Audit your last seven days of behavior against stated values — your calendar reveals your actual priorities
Audit the last seven days of actual behavior (calendar, screen time, spending, energy allocation) against each stated value to calculate revealed preferences, scoring alignment from 1-10.
Why This Is a Rule
Economists distinguish between stated preferences (what people say they value) and revealed preferences (what their behavior demonstrates they actually value). The gap between the two is often enormous and invisible without deliberate measurement. You say you value health, but your screen time report shows 4 hours of social media daily. You say you value deep work, but your calendar shows 6 hours of meetings. The behavioral data doesn't lie — it reveals what you actually prioritize, regardless of narrative.

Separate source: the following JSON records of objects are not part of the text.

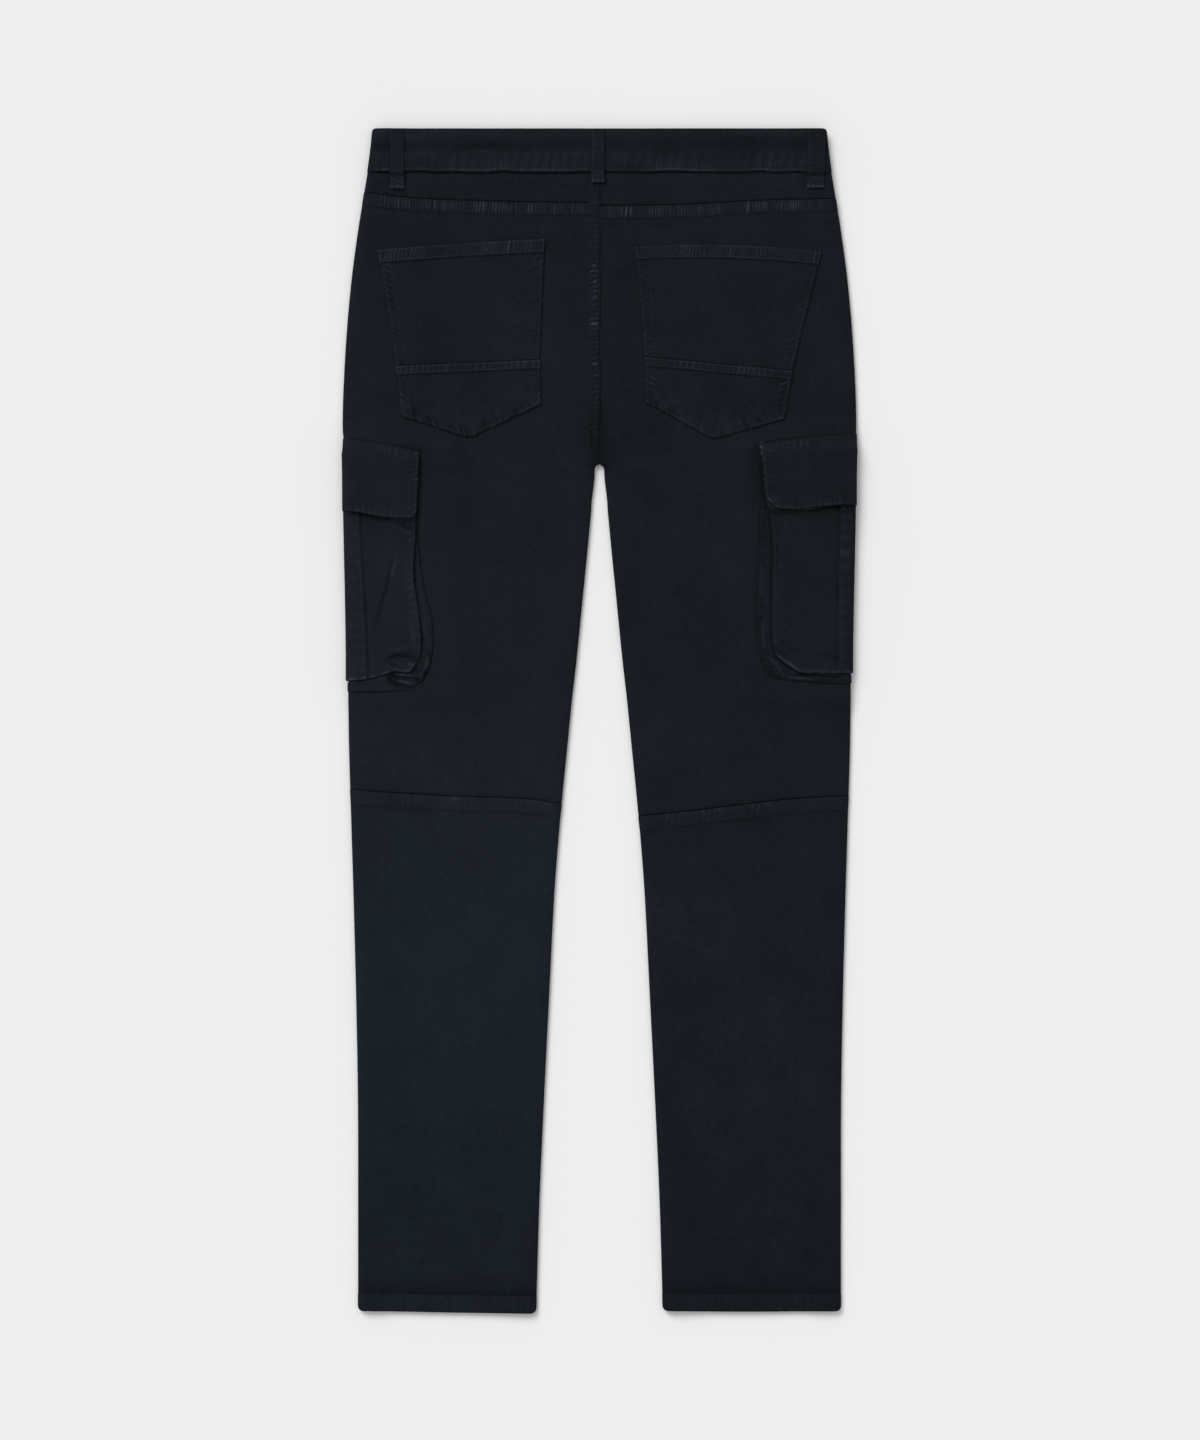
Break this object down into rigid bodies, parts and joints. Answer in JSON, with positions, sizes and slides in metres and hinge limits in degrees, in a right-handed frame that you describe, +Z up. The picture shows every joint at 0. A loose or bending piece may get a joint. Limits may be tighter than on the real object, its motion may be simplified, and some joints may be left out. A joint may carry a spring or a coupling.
{
  "type": "cargo trousers",
  "caption": "Slim cargo trousers in dark stretch twill, laid flat and face down, with patch pockets on the seat and flapped pleated pockets on the thighs.",
  "frame": {"origin": "middle of the footprint, on the surface that the trousers lie on", "axes": "+Y towards the waist, +X towards the wearer's right leg, +Z up out of the surface, through the back of the garment"},
  "size_m": [0.4797, 1.1018, 0.0141],
  "materials": {
    "twill": "matt garment-dyed cotton twill, near black with a blue cast",
    "button": "dark oxidised brass"
  },
  "bodies": {
    "root": {"waistband_back": "twill", "waistband_front_left": "twill", "waistband_front_right": "twill", "loop_back_left": "twill", "loop_back_centre": "twill", "loop_back_right": "twill", "loop_front_left": "twill", "loop_front_right": "twill", "yoke_left": "twill", "yoke_right": "twill", "seat_left": "twill", "seat_right": "twill", "calf_left": "twill", "calf_right": "twill", "front_left": "twill", "front_right": "twill", "fly": "twill", "waist_button": "button", "back_pocket_left_upper": "twill", "back_pocket_left_lower": "twill", "back_pocket_right_upper": "twill", "back_pocket_right_lower": "twill", "cargo_bag_left": "twill", "cargo_bag_right": "twill", "cargo_gusset_left": "twill", "cargo_gusset_right": "twill", "cargo_flap_left": "twill", "cargo_flap_right": "twill"}
  },
  "joints": []
}
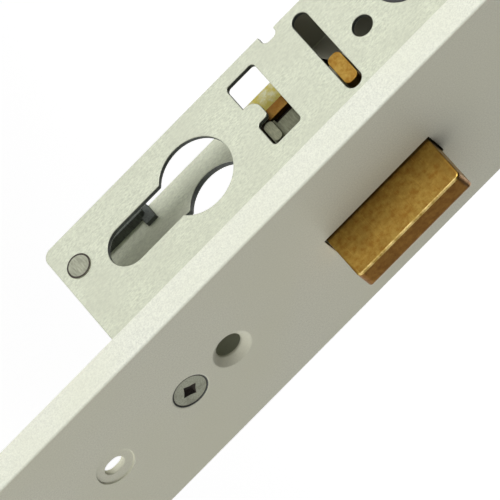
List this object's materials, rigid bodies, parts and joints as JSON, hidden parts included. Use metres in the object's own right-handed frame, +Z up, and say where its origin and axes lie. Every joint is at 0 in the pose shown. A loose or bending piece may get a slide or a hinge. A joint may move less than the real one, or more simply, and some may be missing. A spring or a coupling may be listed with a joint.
{
  "type": "mortice lock",
  "caption": "Euro-profile mortice lock: flat plate case behind a wide channel forend, with a sliding brass deadbolt, a sprung latch and a handle follower.",
  "frame": {"origin": "Centre of the forend's front face, at the height of the cylinder axis.", "axes": "+X out of the forend's face, the way the bolts are thrown; +Z up along the forend; the cover plate is on the -Y side."},
  "size_m": [0.0585, 0.043, 0.242],
  "materials": {
    "white_paint": "satin off-white stoving paint",
    "zinc_plate": "bright zinc plate",
    "steel_block": "zinc-plated steel",
    "screw_steel": "zinc-plated steel",
    "rivet_steel": "plain steel",
    "brass": "cast brass, dull",
    "steel": "plain steel",
    "spring_steel": "drawn wire",
    "cast_zinc": "die-cast zinc",
    "nylon": "moulded nylon"
  },
  "bodies": {
    "case": {"case_plate": "zinc_plate", "cover_plate": "zinc_plate", "follower_bush_far": "nylon", "follower_bush_near": "nylon", "follower_spring": "spring_steel", "follower_stop_pin": "rivet_steel", "forend": "white_paint", "forend_screws": "screw_steel", "latch_guide": "steel_block", "latch_spring": "spring_steel", "lower_fixing_block": "steel_block", "spacer_rivets": "rivet_steel", "upper_fixing_block": "steel_block"},
    "deadbolt": {"deadbolt": "brass", "detent_pivot_pin": "steel", "detent_spring": "spring_steel"},
    "detent": {"detent_lever": "steel", "detent_stud": "steel"},
    "follower": {"follower": "cast_zinc"},
    "latch": {"latch_bolt": "brass", "latch_tail": "steel", "latch_pin": "steel"}
  },
  "joints": [
    {"name": "deadbolt_slide", "type": "slide", "parent": "case", "child": "deadbolt", "axis": [-1, 0, 0], "range_m": [0, 0.0125]},
    {"name": "detent_lift", "type": "hinge", "parent": "deadbolt", "child": "detent", "pos_m": [-0.0082, 0, 0.0196], "axis": [0, 1, 0], "range_deg": [0, 10.5], "stiffness_Nm_per_rad": 0.03, "springref_deg": -8.59, "deforming": ["detent_spring"]},
    {"name": "follower_turn", "type": "hinge", "parent": "case", "child": "follower", "pos_m": [-0.0325, 0, 0.06], "axis": [0, -1, 0], "range_deg": [0, 35], "stiffness_Nm_per_rad": 0.67, "springref_deg": -18.91, "deforming": ["follower_spring"]},
    {"name": "latch_slide", "type": "slide", "parent": "case", "child": "latch", "axis": [-1, 0, 0], "range_m": [0, 0.0102], "deforming": ["latch_spring"]}
  ],
  "couplings": [
    {"joint": "latch_slide", "follows": "follower_turn", "m_per_rad": 0.016697}
  ]
}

Seven days is the right window: long enough to capture a representative sample of behavior patterns, short enough to audit from memory with supporting data. A single day might be atypical; a month blurs into narrative reconstruction. Seven days gives you raw behavioral data you can still cross-reference against calendar entries, screen time reports, bank statements, and energy logs.
The 1-10 scoring creates a quantified gap between aspiration and reality. "I'm a 3/10 on my stated value of physical health" is actionable in a way that "I should probably exercise more" is not. The score makes self-deception harder and creates a baseline for tracking improvement.
When This Fires
- During weekly reviews when assessing whether your week reflected your values
- At the start of quarterly planning when determining which values need structural support
- When you feel misaligned but can't articulate where — the audit reveals the specific gaps
- After a period of drift when you suspect behavior has diverged from stated priorities
Common Failure Mode
Auditing from memory rather than data. "I think I spent a lot of time on deep work this week" is a narrative, not an audit. Pull actual data: calendar events with durations, screen time reports, transaction history, workout logs. Memory overweights salient activities and underweights passive time sinks, systematically distorting the audit in favor of your self-narrative.
The Protocol
(1) List your top 5 stated values. (2) For each value, gather behavioral data from the last 7 days: calendar (time allocation), screen time (attention allocation), spending (resource allocation), energy patterns (engagement allocation). (3) For each value, score alignment from 1-10: does your actual behavior match what you'd expect from someone who holds this value? Be honest — the data is right there. (4) Any score below 5 identifies a values-behavior gap worth investigating (see When behavior contradicts values, investigate the reward structure — not your willpower deficit). (5) Track scores over time. The trend matters more than any single week — a rising alignment score means your structural changes are working.